Pore Size Control and Tribological Properties of Oil-Impregnated Porous Polyimide With Similar Porosity

Abstract

Pore size is critical to the oil-storage performance and tribological properties of porous polyimide (PPI). To study the effect of pore size, four PPIs with different pore sizes and similar porosities were fabricated. The mechanical, oil-absorption, and tribological properties of the PPIs were investigated. According to the results, PPIs with larger pores demonstrate faster oil absorption and a higher oil-filling rate. However, larger pores contribute to a rougher surface and lower oil retention. These dual effects result in PPIs with larger pores displaying a low friction coefficient at low speeds but a high friction coefficient at high speeds.
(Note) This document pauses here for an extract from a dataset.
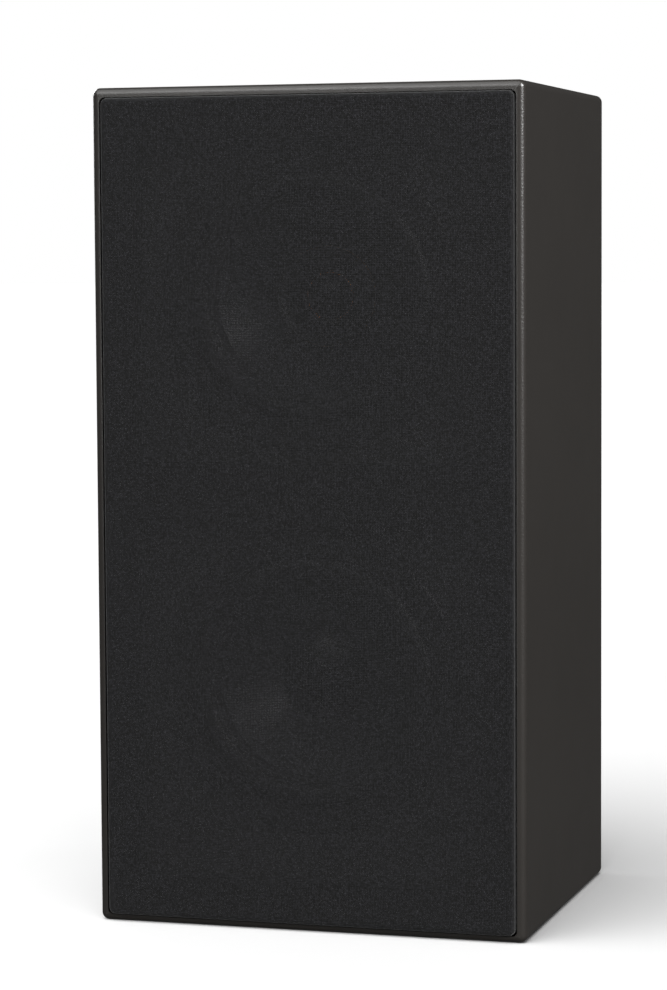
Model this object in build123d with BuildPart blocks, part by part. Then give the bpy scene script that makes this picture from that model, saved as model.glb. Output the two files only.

The effect of pore sizes on elastohydrodynamic (EHD) film and Stribeck curves were discussed from seepage effect and viscoelasticity of PPI, respectively. The permeability of the four PPIs was calculated based on mercury intrusion test results. Larger pores lead to higher permeability of PPI at lower pressure, which makes it easier to reduce thickness of EHD film, causing high friction and wear. The damping effect of PPIs, rather than a viscous flow, results in a slight increase in friction coefficient at high speed under micro-oil lubrication. Considering the tribological and oil-absorption properties, the preferred particle size of polyimide molding powder is 25–48 μm.